Solutions-oriented research for the powertrain systems of tomorrow

Dr. Markus Schwaderlapp, Senior Vice President Research & Development at DEUTZ AG, recently became the new Chairman of the FVV. In this interview, he explains how FVV is accelerating the defossilisation of industry and the road transport sector and discusses the role that hydrogen can play in this as an alternative energy carrier.

Text: Richard Backhaus | Photos: DEUTZ AG

You have taken up the role of Chairman at FVV for the 2024/2025 term. What excites you about working for FVV, and which goals will you pursue over the next two years?

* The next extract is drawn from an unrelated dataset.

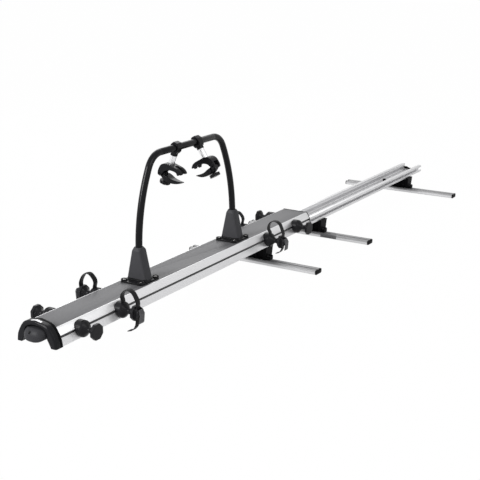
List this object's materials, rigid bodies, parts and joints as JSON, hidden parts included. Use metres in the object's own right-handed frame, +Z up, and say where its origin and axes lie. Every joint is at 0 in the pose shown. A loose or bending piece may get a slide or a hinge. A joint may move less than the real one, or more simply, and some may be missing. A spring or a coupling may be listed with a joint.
{
  "type": "roof mounted bike carrier",
  "caption": "Rail on crossbars with a roller-borne sliding carriage, an arch with swivelling frame clamps, and strapped wheel holders for bicycles.",
  "frame": {"origin": "centre of the front crossbar's underside", "axes": "+X along the rail from the loading end towards the parked end, +Y to the carrier's left, +Z up"},
  "size_m": [3.131, 0.656, 0.6204],
  "materials": {
    "silver_profile": "satin anodised extrusion",
    "grey_panel": "fine matt grey coating",
    "black_plastic": "moulded, slightly satin",
    "black_tube": "satin black powder coat",
    "steel": "zinc plated",
    "roller_nylon": "turned nylon",
    "strap_rubber": "flexible moulded strap",
    "stop_rubber": "matt",
    "lever_grey": "moulded, satin",
    "silver_tube": "bright satin tube"
  },
  "bodies": {
    "root": {"base_rail": "silver_profile", "rail_end_plug": "black_plastic", "crossbar_front": "silver_profile", "crossbar_middle": "silver_profile", "crossbar_rear": "silver_profile", "crossbar_caps": "black_plastic", "saddle_front": "black_plastic", "saddle_middle": "black_plastic", "saddle_rear": "black_plastic", "saddle_bolts": "steel", "front_roller_block": "steel", "track_stops": "stop_rubber"},
    "front_rollers": {"front_rollers": "roller_nylon"},
    "park_catch": {"park_catch": "black_plastic"},
    "carriage": {"carriage_shell": "silver_profile", "top_panel": "grey_panel", "front_cap": "black_plastic", "rear_trim": "black_plastic", "arch_tube": "black_tube", "arch_foot_front": "black_plastic", "arch_foot_rear": "black_plastic", "foot_screws": "steel", "rear_roller_axles": "steel"},
    "rear_rollers": {"rear_rollers": "roller_nylon"},
    "pull_handle": {"pull_handle": "black_plastic"},
    "lock_barrel": {"lock_barrel": "steel"},
    "holder_right_1": {"t_bolt_right_1": "steel", "spool_right_1": "black_plastic"},
    "holder_right_2": {"t_bolt_right_2": "steel", "spool_right_2": "black_plastic", "strap_right_2": "strap_rubber"},
    "lever_right_2": {"lever_right_2": "lever_grey"},
    "holder_right_3": {"t_bolt_right_3": "steel", "spool_right_3": "black_plastic", "strap_right_3": "strap_rubber"},
    "lever_right_3": {"lever_right_3": "lever_grey"},
    "holder_right_4": {"t_bolt_right_4": "steel", "spool_right_4": "black_plastic"},
    "holder_left_1": {"t_bolt_left_1": "steel", "spool_left_1": "black_plastic"},
    "holder_left_2": {"t_bolt_left_2": "steel", "spool_left_2": "black_plastic", "strap_left_2": "strap_rubber"},
    "lever_left_2": {"lever_left_2": "lever_grey"},
    "holder_left_3": {"t_bolt_left_3": "steel", "spool_left_3": "black_plastic", "strap_left_3": "strap_rubber"},
    "lever_left_3": {"lever_left_3": "lever_grey"},
    "holder_left_4": {"t_bolt_left_4": "steel", "spool_left_4": "black_plastic"},
    "arm_front": {"collar_front": "black_plastic", "arm_tube_front": "silver_tube"},
    "claw_front": {"claw_front": "black_plastic"},
    "jaw_front": {"jaw_front": "black_plastic"},
    "knob_front": {"knob_front": "black_plastic"},
    "arm_rear": {"collar_rear": "black_plastic", "arm_tube_rear": "silver_tube"},
    "claw_rear": {"claw_rear": "black_plastic"},
    "jaw_rear": {"jaw_rear": "black_plastic"},
    "knob_rear": {"knob_rear": "black_plastic"}
  },
  "joints": [
    {"name": "carriage_slide", "type": "slide", "parent": "root", "child": "carriage", "axis": [1, 0, 0], "range_m": [-0.19, 1.24]},
    {"name": "front_roller_turn", "type": "hinge", "parent": "root", "child": "front_rollers", "pos_m": [-0.028, 0, 0.1228], "axis": [0, 1, 0], "continuous": true},
    {"name": "rear_roller_turn", "type": "hinge", "parent": "carriage", "child": "rear_rollers", "pos_m": [0.341, 0, 0.0935], "axis": [0, 1, 0], "continuous": true},
    {"name": "park_catch_turn", "type": "hinge", "parent": "root", "child": "park_catch", "pos_m": [1.476, -0.01, 0.085], "axis": [0, 0, 1], "range_deg": [-12, 0], "stiffness_Nm_per_rad": 0.6},
    {"name": "pull_handle_turn", "type": "hinge", "parent": "carriage", "child": "pull_handle", "pos_m": [-1.341, 0, 0.137], "axis": [0, 1, 0], "range_deg": [0, 25], "stiffness_Nm_per_rad": 0.8, "springref_deg": -5.73},
    {"name": "lock_turn", "type": "hinge", "parent": "pull_handle", "child": "lock_barrel", "pos_m": [-1.349, 0.007, 0.1325], "axis": [1, 0, 0], "range_deg": [0, 90]},
    {"name": "holder_slide_right_1", "type": "slide", "parent": "carriage", "child": "holder_right_1", "axis": [1, 0, 0], "range_m": [-0.055, 0.06]},
    {"name": "holder_slide_right_2", "type": "slide", "parent": "carriage", "child": "holder_right_2", "axis": [1, 0, 0], "range_m": [-0.06, 0.12]},
    {"name": "ratchet_right_2", "type": "hinge", "parent": "holder_right_2", "child": "lever_right_2", "pos_m": [-1.0115, -0.1625, 0.125], "axis": [-1, 0, 0], "range_deg": [0, 100]},
    {"name": "holder_slide_right_3", "type": "slide", "parent": "carriage", "child": "holder_right_3", "axis": [1, 0, 0], "range_m": [-0.12, 0.08]},
    {"name": "ratchet_right_3", "type": "hinge", "parent": "holder_right_3", "child": "lever_right_3", "pos_m": [-0.0105, -0.1625, 0.125], "axis": [-1, 0, 0], "range_deg": [0, 100]},
    {"name": "holder_slide_right_4", "type": "slide", "parent": "carriage", "child": "holder_right_4", "axis": [1, 0, 0], "range_m": [-0.08, 0.04]},
    {"name": "holder_slide_left_1", "type": "slide", "parent": "carriage", "child": "holder_left_1", "axis": [1, 0, 0], "range_m": [-0.055, 0.06]},
    {"name": "holder_slide_left_2", "type": "slide", "parent": "carriage", "child": "holder_left_2", "axis": [1, 0, 0], "range_m": [-0.06, 0.12]},
    {"name": "ratchet_left_2", "type": "hinge", "parent": "holder_left_2", "child": "lever_left_2", "pos_m": [-0.945, 0.1625, 0.125], "axis": [1, 0, 0], "range_deg": [0, 100]},
    {"name": "holder_slide_left_3", "type": "slide", "parent": "carriage", "child": "holder_left_3", "axis": [1, 0, 0], "range_m": [-0.12, 0.08]},
    {"name": "ratchet_left_3", "type": "hinge", "parent": "holder_left_3", "child": "lever_left_3", "pos_m": [0.057, 0.1625, 0.125], "axis": [1, 0, 0], "range_deg": [0, 100]},
    {"name": "holder_slide_left_4", "type": "slide", "parent": "carriage", "child": "holder_left_4", "axis": [1, 0, 0], "range_m": [-0.08, 0.04]},
    {"name": "arm_swing_front", "type": "hinge", "parent": "carriage", "child": "arm_front", "pos_m": [-0.558, 0, 0.597], "axis": [1, 0, 0], "range_deg": [-60, 60]},
    {"name": "claw_swivel_front", "type": "hinge", "parent": "arm_front", "child": "claw_front", "pos_m": [-0.558, 0.02409, 0.52703], "axis": [0, -0.3256, 0.9455], "range_deg": [-90, 90]},
    {"name": "jaw_open_front", "type": "hinge", "parent": "claw_front", "child": "jaw_front", "pos_m": [-0.558, 0.06235, 0.49578], "axis": [1, 0, 0], "range_deg": [0, 24]},
    {"name": "knob_turn_front", "type": "hinge", "parent": "jaw_front", "child": "knob_front", "pos_m": [-0.558, 0.05321, 0.46091], "axis": [0, -0.3256, 0.9455], "range_deg": [0, 1080]},
    {"name": "arm_swing_rear", "type": "hinge", "parent": "carriage", "child": "arm_rear", "pos_m": [-0.419, 0, 0.597], "axis": [-1, 0, 0], "range_deg": [-60, 60]},
    {"name": "claw_swivel_rear", "type": "hinge", "parent": "arm_rear", "child": "claw_rear", "pos_m": [-0.419, -0.03811, 0.53357], "axis": [0, -0.515, -0.8572], "range_deg": [-90, 90]},
    {"name": "jaw_open_rear", "type": "hinge", "parent": "claw_rear", "child": "jaw_rear", "pos_m": [-0.419, -0.08203, 0.51096], "axis": [-1, 0, 0], "range_deg": [0, 24]},
    {"name": "knob_turn_rear", "type": "hinge", "parent": "jaw_rear", "child": "knob_rear", "pos_m": [-0.419, -0.08034, 0.47494], "axis": [0, 0.515, 0.8572], "range_deg": [0, 1080]}
  ],
  "couplings": [
    {"joint": "front_roller_turn", "follows": "carriage_slide", "rad_per_m": 55.556},
    {"joint": "rear_roller_turn", "follows": "carriage_slide", "rad_per_m": -75.188},
    {"joint": "jaw_open_front", "follows": "knob_turn_front", "ratio": 0.022222},
    {"joint": "jaw_open_rear", "follows": "knob_turn_rear", "ratio": 0.022222}
  ]
}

FVV has undergone a sweeping transformation over the last few years and now stands for all powertrain solutions and energy conversion systems of the future.

I see it as my task to continue working in this direction. Whilst the situation of the turbomachinery sector remains relatively stable despite the current challenges being faced by the aviation industry and the energy system itself, suppliers and manufacturers of vehicle powertrains continue to encounter major international obstacles. Companies are increasingly considering retaining combustion engines for longer than was originally envisaged and contrary to their original planning, and are also working on concepts that use alternative carbon-neutral fuels. In this context, I believe it is necessary to move towards a solutions-oriented approach and greater technology neutrality. FVV is a key player in this process, laying the groundwork for the development of future powertrain solutions through pre-competitive research projects.

Your employer, DEUTZ, is active in the field of vehicle powertrains and mobile work machines, but is not an OEM in the true sense of the word. In which areas does this broader positioning present opportunities for the future development of FVV?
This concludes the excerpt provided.